Tony described his character: “He’s the epitome of dodginess, the standard bearer of dodginess, part of a small pack of corrupt police. Four of us have been working together for 10 years, creaming off drug money. They’ve started to feel they’re untouchable.

“That leads them to be more and more reckless after 20 years of high drug use and unquestioned power. We find them just before the inevitable fall.”

Tony is starring alongside Stephen Graham, Peter Fernando and Neil Maskell. He said: “They’re a good friends of mine. It felt like we were a tribe anyway.

“We had that bond between us before we started and the director Gerard Johnson is a friend and very collaboratory. It’s a good thing.”

“I do quite a good line in grisly northern coppers,” said Tony, who has appeared in BBC Two series Line of Duty and played Sergeant Moss in period crime drama Peaky Blinders.

He said: “It’s much more fun being a baddie. It’s a cliche but cliches come for a reason. I think it’s much more fun to let that side out.

“The only time it wasn’t the case was in Red Riding. That was a dark time for all of us. It took me a while to come round out of that one.”

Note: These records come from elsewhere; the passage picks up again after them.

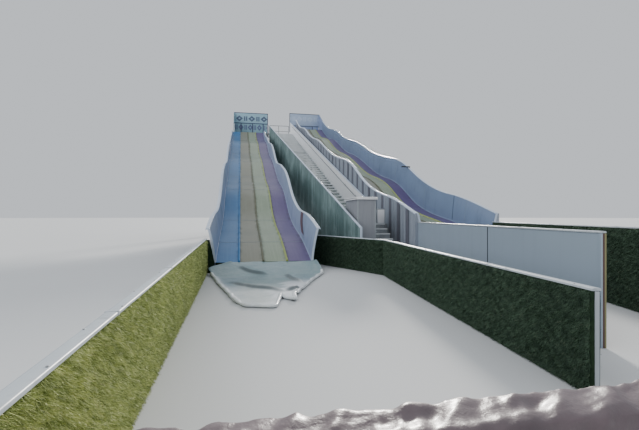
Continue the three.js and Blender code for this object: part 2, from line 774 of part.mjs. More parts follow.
add(
  "entry_panel",
  block(
    [ENTRY_PANEL.xLeft, LANDING.yFront, LANDING.z + SEAT],
    [ENTRY_PANEL.xRight, LANDING.yFront + ENTRY_PANEL.thickness, ENTRY_PANEL.top],
  ),
  MATERIALS.white,
);

// Low walls
const centreWallBack = {
  x: slideRight(LANE_WIDTH) + faceted(wallFlare, CENTRE_WALL_CORNER_Y) + TRIM_WIDTH + SEAT,
  y: CENTRE_WALL_BACK_Y,
};
const RUN_OUT_WALLS = [
  [["left_turf_wall"], [LEFT_WALL_FRONT, LEFT_WALL_BACK], LOW_WALL_HEIGHT, MATERIALS.turf],
  [
    ["centre_wall_back", "centre_wall_front"],
    [centreWallBack, CENTRE_WALL_CORNER, CENTRE_WALL_FRONT],
    LOW_WALL_HEIGHT,
    MATERIALS.turf,
    "x",
  ],
  [
    ["white_wall_back", "white_wall_front"],
    [WHITE_WALL_BACK, WHITE_WALL_JOINT, WHITE_WALL_FRONT],
    RIGHT_LOW_WALL_HEIGHT,
    MATERIALS.white,
    "y",
  ],
  [
    ["right_turf_wall"],
    [RIGHT_WALL_BACK, RIGHT_WALL_FRONT],
    RIGHT_LOW_WALL_HEIGHT,
    MATERIALS.turf,
    "y",
  ],
];
RUN_OUT_WALLS.forEach(([names, points, height, material, flush]) => {
  const bays = lowWalls(points, height, flush);
  names.forEach((name, k) => add(name, bays[k], material));
});
const turfInnerX =
  planeX(LEFT_WALL_FRONT, LEFT_WALL_BACK, LIP_Y - RETURN_PANEL.thickness) + LOW_WALL_THICKNESS / 2 + SEAT;
const endOutline = new THREE.Shape()
  .moveTo(turfInnerX, 0)
  .lineTo(RETURN_PANEL.footX, 0)
  .lineTo(RETURN_PANEL.footX, RETURN_PANEL.bend)
  .lineTo(RETURN_PANEL.topX, RETURN_PANEL.top)
  .lineTo(turfInnerX, RETURN_PANEL.top);
const endPanel = new THREE.ExtrudeGeometry(endOutline, {
  depth: RETURN_PANEL.thickness,
  bevelEnabled: false,
});
add(
  "left_return_panel",
  endPanel.rotateX(Math.PI / 2).translate(0, LIP_Y - SEAT, 0),
  MATERIALS.turf,
);
const frontWallLeft = LEFT_WALL_FRONT.x + LOW_CAP_WIDTH / 2 + SEAT;
add(
  "front_padded_wall",
  block([frontWallLeft, FRONT_WALL.yFront, 0], [FRONT_WALL.xRight, FRONT_WALL.yBack, LOW_WALL_HEIGHT]),
  MATERIALS.pad,
);

// The origin is under the middle of the whole.
const bounds = new THREE.Box3().setFromObject(tower);
const middle = bounds.getCenter(new THREE.Vector3());
tower.position.set(-middle.x, -middle.y, -bounds.min.z);

export default tower;
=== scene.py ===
"""Looks of a dry fairground wave slide: two four-lane chutes with a stair between them.

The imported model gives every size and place. Each class dresses one sub-assembly of it.
"""
import logging
import math
from dataclasses import dataclass
from enum import Enum
from typing import Any, Callable, Protocol, Sequence

import bpy
import numpy as np
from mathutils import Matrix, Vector


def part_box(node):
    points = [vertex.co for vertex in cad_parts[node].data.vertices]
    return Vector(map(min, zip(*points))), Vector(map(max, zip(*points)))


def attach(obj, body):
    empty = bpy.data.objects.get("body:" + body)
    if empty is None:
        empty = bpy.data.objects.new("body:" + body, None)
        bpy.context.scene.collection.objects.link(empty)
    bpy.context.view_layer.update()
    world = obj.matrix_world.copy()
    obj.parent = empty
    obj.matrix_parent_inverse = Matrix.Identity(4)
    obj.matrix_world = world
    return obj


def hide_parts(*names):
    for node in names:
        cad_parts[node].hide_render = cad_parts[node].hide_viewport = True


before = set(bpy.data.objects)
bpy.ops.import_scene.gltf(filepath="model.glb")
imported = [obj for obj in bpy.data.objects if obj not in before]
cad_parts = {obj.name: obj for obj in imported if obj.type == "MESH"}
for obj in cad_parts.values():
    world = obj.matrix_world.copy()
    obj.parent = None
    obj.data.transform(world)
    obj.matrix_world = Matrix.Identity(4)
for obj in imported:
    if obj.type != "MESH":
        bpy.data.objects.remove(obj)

ROOT = "root"

# Types: a span is two ends or a place on a plan, a line two places, a rise the bottom and top at a distance.
Colour = tuple[float, float, float, float]
Line = tuple[float, float, float, float]
Triple = tuple[float, float, float]
Span = tuple[float, float]
Rows = np.ndarray
Run = float | Rows
Rise = Callable[[float], Span]
Piece = bpy.types.Object
Material = bpy.types.Material

# Half of a base plate, how far its bolts stand from the middle, and half of a leg, in metres.
PLATE_HALF = 0.15
BOLT_INSET = 0.11
LEG_HALF = 0.06

# A chute's side wall: its thickness and the depth of its edge beam, in metres.
WALL_THICKNESS = 0.045
EDGE_BEAM = 0.28

# Sections. A lane's dish is given by share of its width and height, the others in metres.
LANE_DISH = ((0.0, 0.0), (0.14, -0.002), (0.42, -0.005), (0.69, -0.004), (0.85, -0.001))
LANE_RIDGE = (
    (-0.072, 0.0), (-0.062, 0.010), (-0.052, 0.032), (-0.040, 0.043), (-0.025, 0.047), (-0.012, 0.042),
    (-0.003, 0.026),
)
SEAM_RIDGE = ((-0.075, 0.002), (-0.05, 0.036), (-0.024, 0.05), (-0.002, 0.03), (0.004, 0.002))
WALL_FOOT = ((-0.02, 0.002), (-0.008, 0.006), (-0.001, 0.018))
WALL_SHARES = (0.09, 0.18, 0.3, 0.45, 0.6, 0.72, 0.84, 0.93, 0.98)
TRIM_ROLL = (
    (-0.004, -0.020), (-0.006, -0.006), (0.003, 0.003), (0.03, 0.008), (0.08, 0.008), (0.104, 0.002),
    (0.112, -0.012), (0.112, -0.050), (0.104, -0.052), (0.099, -0.026), (0.05, -0.030),
)
STAIR_CAP = (
    (-0.036, -0.045), (-0.038, -0.010), (-0.028, 0.0), (0.028, 0.0), (0.038, -0.010), (0.036, -0.045),
    (0.026, -0.045), (-0.026, -0.045),
)
PARAPET_CAP = ((-0.036, -0.042), (-0.038, -0.010), (-0.028, 0.0), (0.028, 0.0), (0.038, -0.010), (0.036, -0.042))
LOW_CAP = (
    (-0.042, -0.026), (-0.044, -0.010), (-0.038, -0.002), (-0.026, 0.0), (0.026, 0.0), (0.038, -0.002),
    (0.044, -0.010), (0.042, -0.026),
)

log = logging.getLogger("wave_slide")


def paint(red: int, green: int, blue: int) -> Colour:
    """Turns a paint-card colour in steps of 0 to 255 into linear light.

    Args:
        red: Red step.
        green: Green step.
        blue: Blue step.

    Returns:
        The linear colour with full alpha.
    """
    steps = [step / 255 for step in (red, green, blue)]
    linear = [s / 12.92 if s <= 0.04045 else ((s + 0.055) / 1.055) ** 2.4 for s in steps]
    return (*linear, 1.0)


class Value:
    """A shader socket whose Python operators add Math nodes."""

    def __init__(self, shader: "Shader", socket: bpy.types.NodeSocket) -> None:
        """Keeps the socket and the shader it belongs to."""
        self.shader = shader
        self.socket = socket

    def math(self, operation: str, *operands: "Value | float") -> "Value":
        """Adds one Math node with the given operands."""
        return self.shader.node("ShaderNodeMath", {"operation": operation}, dict(enumerate(operands)))[0]

    def __add__(self, other: "Value | float") -> "Value":
        """Sum."""
        return self.math("ADD", self, other)

    __radd__ = __add__

    def __sub__(self, other: "Value | float") -> "Value":
        """Difference."""
        return self.math("SUBTRACT", self, other)

    def __rsub__(self, other: float) -> "Value":
        """Reflected difference."""
        return self.math("SUBTRACT", other, self)

    def __mul__(self, other: "Value | float") -> "Value":
        """Product."""
        return self.math("MULTIPLY", self, other)

    __rmul__ = __mul__

    def __truediv__(self, other: "Value | float") -> "Value":
        """Quotient."""
        return self.math("DIVIDE", self, other)

    def __gt__(self, other: "Value | float") -> "Value":
        """One where this is greater, otherwise zero."""
        return self.math("GREATER_THAN", self, other)

    def __lt__(self, other: "Value | float") -> "Value":
        """One where this is less, otherwise zero."""
        return self.math("LESS_THAN", self, other)

    def __abs__(self) -> "Value":
        """Size without sign."""
        return self.math("ABSOLUTE", self)

    def whole(self) -> "Value":
        """The whole number below."""
        return self.math("FLOOR", self)

    def part(self) -> "Value":
        """What is left above the whole number below, from 0 to 1."""
        return self.math("FRACT", self)

    def step(self, low: float, high: float) -> "Value":
        """Smooth rise from 0 at low to 1 at high."""
        settings = {"interpolation_type": "SMOOTHSTEP"}
        return self.shader.node("ShaderNodeMapRange", settings, {0: self, 1: low, 2: high})[0]


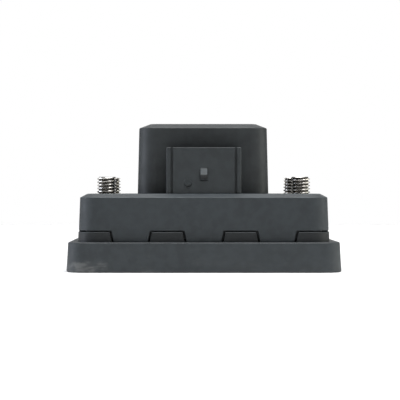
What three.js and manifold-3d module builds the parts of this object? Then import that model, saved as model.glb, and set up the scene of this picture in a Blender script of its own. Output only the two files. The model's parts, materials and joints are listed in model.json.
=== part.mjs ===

Tony also recently appeared as a policeman in the three-part supernatural BBC drama series Remember Me, starring fellow Sheffielder Michael Palin as an elderly man fleeing a ghost from his past.

What was the Monty Python star like to work with? “Part of me wants to say what a terrible pig of a man but unfortunately he’s full Michael Palin! There was no time I was around him that I wasn’t aware he was Michael Palin.

“You’re aware when it’s an affectation. He’s just nice, clever and fun and all that stuff that just makes me feel so guilty for being the opposite of all those things. I’m not like him.”

He refused to be drawn on what it was like to work on Red Riding with Sean Bean, though, so make of that what you will.

He said he does still get recognised occasionally for his role as teenage tearaway Archie on Emmerdale. He had a fling with vet Zoe Tate, who eventually came out as gay. Tony said: “It would be maybe five or six months ago since someone said it.

“I’ve put on four stone and I’m physically nothing like that now. People remember you from the thing they saw you on.

“I get enough recognition not to feel desperate and enough that I don’t want to walk round with a hat on like I did when I was on a soap.”

Tony says that he couldn’t live any further from Sheffield these days as his home for the past three or four years has been a coastguard’s cottage in Brighton.

He was born in Rivelin, then the family moved to Crookes until he was 10, when they moved back to Rivelin.

He went to Myers Grove School and said: “I went back there a couple of years ago. That was extraordinary, like time travel. I was seeing 50-year-olds that in my mind were still 13-year-olds.”

Tony said that he still gets up to Sheffield quite often to visit his brothers Mark and Lee and is good friends with the singer Richard Hawley.

Richard is writing the score to a film that Tony has written, called Funny Cow. Starring Maxine Peake and Martin Freeman, it looks at the life of a woman comedian in the often brutal world of the northern clubs.

The film is being shot in Sheffield this autumn.

Richard and his son Danny are making their acting debut in Monster, a radio play written by Tony. He said: “It is about male violence, a subject that we are very familiar with.”

The play is due to be broadcast by the BBC on March 26.

Hyena is released in cinemas tomorrow, Friday.